IR Papers: How social networks affect analyst recommendations
Before Reg FD, US analysts who went to the same school as the senior management and board members of companies they covered could expect a performance return premium of 9.36 percent per year on their buy recommendations.
Today, that premium (relative to firms at which they have no school ties) has shrunk to almost zero, according to researchers at Harvard University and the University of Chicago. A similar test in the UK, which saw no change in the selective disclosure environment during the sample period, reveals a consistently large and significant school tie premium of 24 percent each year.
‘Just how powerful social networks (in this case alumni networks) are has been quite surprising,’ says Lauren Cohen, assistant professor of finance at Harvard Business School. ‘Reg FD basically squashed the information being transferred through this connection. My guess is that the sort of networks that used to be valuable in the US are still quite valuable in nearly every other market in the world.’
Curiously, the researchers found no similar return differential on analysts’ sell recommendations. ‘Perhaps managers are less inclined to pass on negative information about their firms,’ offers Cohen. ‘Another possibility is that while analysts may obtain both good and bad news, they only act on the good news, fearing a sell recommendation may result in the information spigot being turned off.’
Gamblers or investors?
Given the events and personalities behind the world’s current financial mess, IROs might be excused for thinking of even their most seasoned investors as gamblers. Recent research, however, points out key distinctions that have implications for the communications strategies best suited to each group.
Using survey data to study personality, US researchers found that both gamblers and stock investors tend to be materialistic, competitive, number-oriented and more willing to face financial risk. Investors, on the other hand, are less impulsive, more future-focused and emotionally stable.
‘If you run a casino, you’ll try to activate the traits that lead to gambling,’ says John Mowen, professor of marketing at Oklahoma State University. ‘A persuasive message will focus on the adrenaline rush. A communication to stock investors will likely be better attended to if it focuses on new products and how the company is preparing for the future. But IROs, as matchmakers, must also consider the image their company portrays, which is in turn based on a set of traits.’

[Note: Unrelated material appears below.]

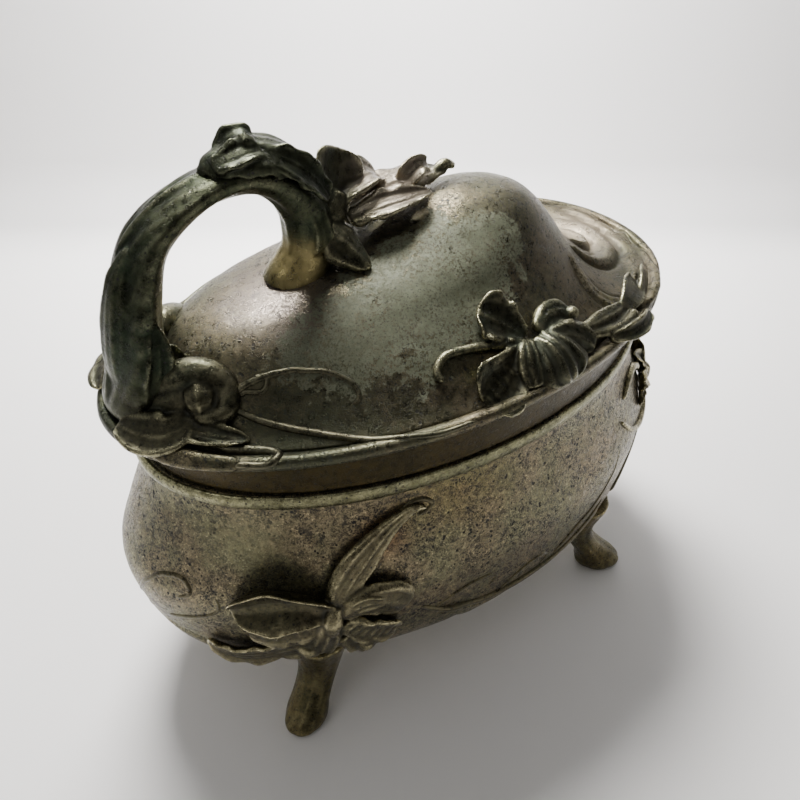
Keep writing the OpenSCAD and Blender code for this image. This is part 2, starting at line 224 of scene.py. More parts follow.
def body_normal(angle: float, z: float) -> Array:
    """Outward direction of the body's wall.

    Args:
        angle: angle round the oval in degrees.
        z: height.

    Returns:
        A unit vector.
    """
    du = on_body(angle + 0.5, z) - on_body(angle - 0.5, z)
    dv = on_body(angle, z + 0.5) - on_body(angle, z - 0.5)
    n = np.cross(du, dv)
    return n / np.linalg.norm(n)


def flange_lift(t: Array) -> Array:
    """How far the flange lifts in its one wave, at the back of the right end.

    Args:
        t: angles round the lid in radians.

    Returns:
        The lift, in millimetres.
    """
    d = (np.degrees(t) - 45 + 540) % 360 - 180
    return 3.9 * np.exp(-((d / 34) ** 2))


def flange_reach(t: Array) -> Array:
    """How much the flange draws in, as it does at the back left.

    Args:
        t: angles round the lid in radians.

    Returns:
        A factor on the flange's reach.
    """
    d = (np.degrees(t) % 360) - 128
    return 1 - 0.032 * np.exp(-((d / 34) ** 2))


# --------------------------------------------------------------------------- mesh helpers


def circle(count: int) -> Array:
    """Angles evenly spaced round a full turn.

    Args:
        count: how many.

    Returns:
        The angles, in radians.
    """
    return np.linspace(0, 2 * math.pi, count, endpoint=False)


def spread(values: Sequence[float], t: Array) -> Array:
    """Values spaced evenly along a line, read off between them.

    Args:
        values: the values from start to end.
        t: places along the line, from 0 to 1.

    Returns:
        One value per place.
    """
    return np.interp(t, np.linspace(0, 1, len(values)), values)


def unit(rows: Array) -> Array:
    """Rows scaled to unit length.

    Args:
        rows: vectors, one per row.

    Returns:
        An array like rows.
    """
    return rows / (np.linalg.norm(rows, axis=1, keepdims=True) + 1e-9)


def capped(rings: Array) -> Array:
    """Rings with both ends closed by a ring drawn together to its middle.

    Args:
        rings: points, rings by count by three.

    Returns:
        The points with one more ring at each end.
    """
    ends = [np.repeat(rings[k].mean(0)[None, None], rings.shape[1], 1) for k in (0, -1)]
    return np.concatenate([ends[0], rings, ends[1]])


def catmull(rows: Array, count: int, weights: Sequence[float] | None = None) -> Array:
    """Smooth, evenly spaced samples through rows of numbers.

    Args:
        rows: one row of values per station.
        count: number of samples.
        weights: factor on the length of each column when spacing is measured.

    Returns:
        An array of count rows.
    """
    p = np.asarray(rows, float)
    w = np.ones(p.shape[1]) if weights is None else np.asarray(weights, float)
    step = np.sqrt((((p[1:] - p[:-1]) * w) ** 2).sum(1)) + 1e-6
    knots = np.concatenate([[0], np.cumsum(np.sqrt(step))])
    slope = np.zeros_like(p)
    d = (p[1:] - p[:-1]) / np.diff(knots)[:, None]
    h = np.diff(knots)
    slope[1:-1] = (d[:-1] * h[1:, None] + d[1:] * h[:-1, None]) / (h[:-1] + h[1:])[:, None]
    slope[0], slope[-1] = d[0], d[-1]

    def at(x: Array) -> Array:
        """Reads the curve.

        Args:
            x: places on the knots.

        Returns:
            One row per place.
        """
        i = np.clip(np.searchsorted(knots, x, side="right") - 1, 0, len(h) - 1)
        t = ((x - knots[i]) / h[i])[:, None]
        hh = h[i][:, None]
        return (
            (2 * t**3 - 3 * t**2 + 1) * p[i] + (t**3 - 2 * t**2 + t) * hh * slope[i]
            + (-2 * t**3 + 3 * t**2) * p[i + 1] + (t**3 - t**2) * hh * slope[i + 1]
        )

    fine = np.linspace(0, knots[-1], 2500)
    q = at(fine)
    run = np.concatenate([[0], np.cumsum(np.sqrt((((q[1:] - q[:-1]) * w) ** 2).sum(1)))])
    return at(np.interp(np.linspace(0, run[-1], count), run, fine))


def grid_normals(p: Array, wrap_u: bool) -> Array:
    """Normals of a grid of points.

    Args:
        p: points, shaped rows by columns by three.
        wrap_u: whether the columns close on themselves.

    Returns:
        Unit normals of the same shape.
    """
    if wrap_u:
        du = np.roll(p, -1, 1) - np.roll(p, 1, 1)
    else:
        du = np.gradient(p, axis=1)
    dv = np.gradient(p, axis=0)
    n = np.cross(du, dv)
    return n / (np.linalg.norm(n, axis=2, keepdims=True) + 1e-12)


def smoothstep(a: float, b: float, x: Array) -> Array:
    """A smooth step from 0 at a to 1 at b.

    Args:
        a: where the step starts.
        b: where it ends.
        x: values.

    Returns:
        Values from 0 to 1.
    """
    t = np.clip((x - a) / (b - a), 0, 1)
    return t * t * (3 - 2 * t)


def value_noise(p: Array, scale: float, seed: int) -> Array:
    """Smooth noise in space, the same on every run.

    Args:
        p: points in millimetres.
        scale: size of one blotch in millimetres.
        seed: which noise.

    Returns:
        One value from -1 to 1 per point.
    """
    table = np.random.default_rng(seed).uniform(-1, 1, (32, 32, 32))
    q = p / scale + seed * 3.7
    i = np.floor(q).astype(int)
    f = q - i
    f = f * f * (3 - 2 * f)
    total = 0
    for dx in (0, 1):
        for dy in (0, 1):
            for dz in (0, 1):
                w = (
                    (f[..., 0] if dx else 1 - f[..., 0]) * (f[..., 1] if dy else 1 - f[..., 1])
                    * (f[..., 2] if dz else 1 - f[..., 2])
                )
                total = total + w * table[(i[..., 0] + dx) % 32, (i[..., 1] + dy) % 32, (i[..., 2] + dz) % 32]
    return total


def linked(name: str, data: bpy.types.ID) -> bpy.types.Object:
    """A new object, put into the scene.

    Args:
        name: the object's name.
        data: its mesh, lamp or camera data.

    Returns:
        The object.
    """
    obj = bpy.data.objects.new(name, data)
    bpy.context.scene.collection.objects.link(obj)
    return obj


def joined(name: str, parts: Iterable[bpy.types.Object]) -> bpy.types.Mesh:
    """One mesh made of several objects, which are removed.

    Args:
        name: the mesh's name.
        parts: the objects.

    Returns:
        The mesh.
    """
    bm = bmesh.new()
    for part in parts:
        bm.from_mesh(part.data)
        bpy.data.objects.remove(part)
    mesh = bpy.data.meshes.new(name)
    bm.to_mesh(mesh)
    bm.free()
    return mesh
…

A study of European companies that began publishing an annual report in English as well as their local language finds the move can predict tighter spreads, greater analyst coverage and a bigger shareholder base. ‘The economic significance of language is far from marginal,’ write the paper’s French authors. ‘[Issuing an English language annual report] has an effect on information asymmetry that compares with the effect of the adoption of international accounting standards.’